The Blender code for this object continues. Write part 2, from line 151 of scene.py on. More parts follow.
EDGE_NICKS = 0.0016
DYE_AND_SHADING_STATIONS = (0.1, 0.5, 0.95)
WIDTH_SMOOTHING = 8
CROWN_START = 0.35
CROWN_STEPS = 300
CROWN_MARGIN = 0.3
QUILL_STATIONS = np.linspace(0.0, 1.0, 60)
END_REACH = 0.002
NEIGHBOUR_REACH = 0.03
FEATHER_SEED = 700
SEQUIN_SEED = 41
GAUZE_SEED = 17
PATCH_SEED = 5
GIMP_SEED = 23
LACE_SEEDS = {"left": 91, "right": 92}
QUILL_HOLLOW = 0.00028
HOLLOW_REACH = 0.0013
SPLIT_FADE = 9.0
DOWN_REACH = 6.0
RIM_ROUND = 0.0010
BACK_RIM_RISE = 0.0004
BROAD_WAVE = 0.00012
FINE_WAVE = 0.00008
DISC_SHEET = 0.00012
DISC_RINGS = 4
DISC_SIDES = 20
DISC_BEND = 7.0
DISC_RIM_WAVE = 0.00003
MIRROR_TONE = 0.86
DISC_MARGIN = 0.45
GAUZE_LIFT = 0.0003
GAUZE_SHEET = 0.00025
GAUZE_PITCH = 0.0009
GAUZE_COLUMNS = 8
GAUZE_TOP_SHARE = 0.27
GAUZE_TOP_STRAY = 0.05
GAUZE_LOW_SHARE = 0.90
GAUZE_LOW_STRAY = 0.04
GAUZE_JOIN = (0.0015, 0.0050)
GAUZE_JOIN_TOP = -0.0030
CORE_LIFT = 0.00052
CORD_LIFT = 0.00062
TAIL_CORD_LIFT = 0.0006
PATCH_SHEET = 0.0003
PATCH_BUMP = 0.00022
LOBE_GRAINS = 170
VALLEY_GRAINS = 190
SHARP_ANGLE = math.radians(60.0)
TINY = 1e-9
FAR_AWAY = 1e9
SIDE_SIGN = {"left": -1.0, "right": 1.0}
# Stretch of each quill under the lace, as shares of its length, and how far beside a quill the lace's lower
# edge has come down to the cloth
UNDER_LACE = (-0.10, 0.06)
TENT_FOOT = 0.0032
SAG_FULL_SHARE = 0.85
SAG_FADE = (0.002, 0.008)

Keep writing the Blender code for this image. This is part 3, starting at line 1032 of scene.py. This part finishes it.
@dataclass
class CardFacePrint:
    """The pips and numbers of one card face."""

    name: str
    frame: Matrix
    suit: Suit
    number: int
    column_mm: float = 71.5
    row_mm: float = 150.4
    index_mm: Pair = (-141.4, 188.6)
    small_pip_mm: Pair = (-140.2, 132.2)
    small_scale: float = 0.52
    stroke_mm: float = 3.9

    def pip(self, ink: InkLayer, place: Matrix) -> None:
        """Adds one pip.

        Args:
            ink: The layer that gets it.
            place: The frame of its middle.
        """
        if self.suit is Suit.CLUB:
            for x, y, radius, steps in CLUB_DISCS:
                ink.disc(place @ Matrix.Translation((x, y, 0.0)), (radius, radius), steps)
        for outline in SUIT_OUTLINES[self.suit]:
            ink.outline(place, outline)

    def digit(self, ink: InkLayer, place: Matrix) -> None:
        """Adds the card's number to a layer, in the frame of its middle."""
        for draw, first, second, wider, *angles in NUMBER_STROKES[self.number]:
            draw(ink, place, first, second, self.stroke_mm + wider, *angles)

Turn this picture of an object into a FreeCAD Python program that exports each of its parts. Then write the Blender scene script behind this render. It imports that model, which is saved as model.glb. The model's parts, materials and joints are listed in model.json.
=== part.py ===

•••••

WHAT NEEDS TO BE DONE |
Repeat exactly, and only, the lines from the one containing "Turn this picture" through the end of the material.

CORRECT OUTPUT |
Turn this picture of an object into a FreeCAD Python program that exports each of its parts. Then write the Blender scene script behind this render. It imports that model, which is saved as model.glb. The model's parts, materials and joints are listed in model.json.
=== part.py ===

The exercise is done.